# My newest family member .....



## shaz179 (May 14, 2010)

Heres some pics of our newest family member our Alaskan Malamute Diesel.........


----------



## shaz179 (May 14, 2010)

Here he is a bit older and with his brothers and friends


----------



## lozb (May 31, 2010)

:thumbup:
He is adorable... especially in the last photo - talk about chocolate-buttons-for-eyes-you-can-melt-in!
xx


----------



## Sled dog hotel (Aug 11, 2010)

Hes so cute made me feel quite broody!! Great choice my the way


----------



## xhuskyloverx (May 5, 2010)

Aww hes beautiful!


----------



## shaz179 (May 14, 2010)

I must admit we changed his name. we did call him K'eyuch to begin with, but i kept on forgetting it lol.

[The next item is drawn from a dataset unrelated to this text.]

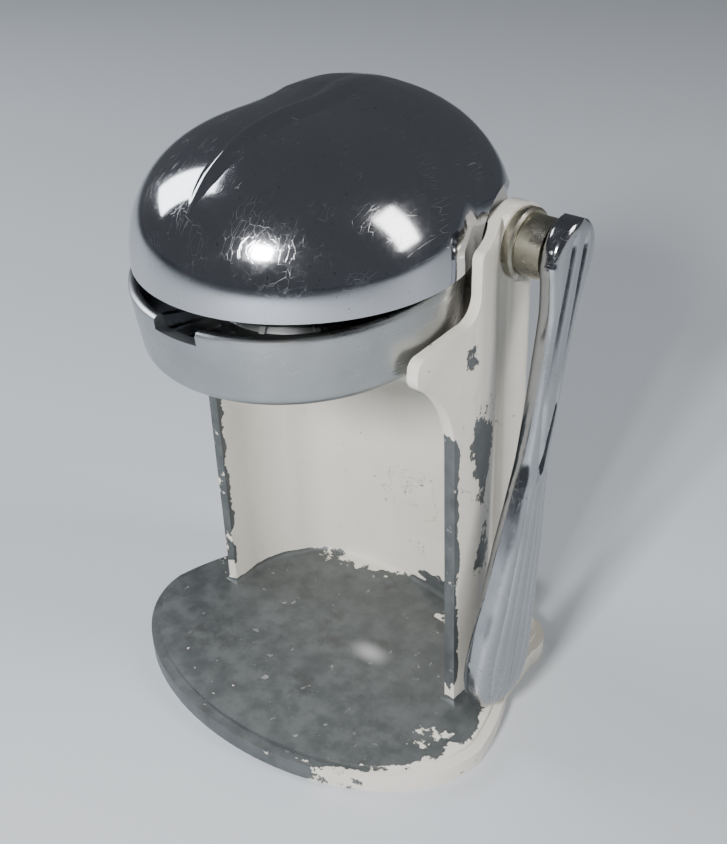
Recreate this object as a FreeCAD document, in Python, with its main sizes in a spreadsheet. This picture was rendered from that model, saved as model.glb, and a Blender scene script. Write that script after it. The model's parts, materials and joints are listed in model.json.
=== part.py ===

Wish i called him Teddy now cause he looks just like one. Hes gonna be a big boy thou lol


----------



## Angie2011 (Feb 2, 2011)

:thumbup::thumbup: STUNNING! :thumbup::thumbup:


----------



## katie200 (May 11, 2009)

Awwwwwww there soooo beautiful and cute


----------



## new westie owner (Apr 30, 2010)

He is gorgeous :thumbup:


----------



## shells (Jan 16, 2011)

abs0lutely gorgeous


----------



## nikki2009 (Feb 5, 2011)

he is gourgeous :thumbup::thumbup::thumbup:


----------



## WaggyTail (Aug 11, 2009)

Wow what stunning dogs. Such a cute puppy!


----------



## colliemerles (Nov 2, 2007)

_lovely pictures, what a cute boy, so are the others._


----------



## slbrown2108 (Sep 15, 2009)

omg he is stunning im gonna hunt ur house down and come and steal him lol


----------



## shaz179 (May 14, 2010)

slbrown2108 said:


> omg he is stunning im gonna hunt ur house down and come and steal him lol


Lol

He can be hard work sometimes thou.

He aint the fastest learner thou, thats for sure.

Lots of time these guys need.


----------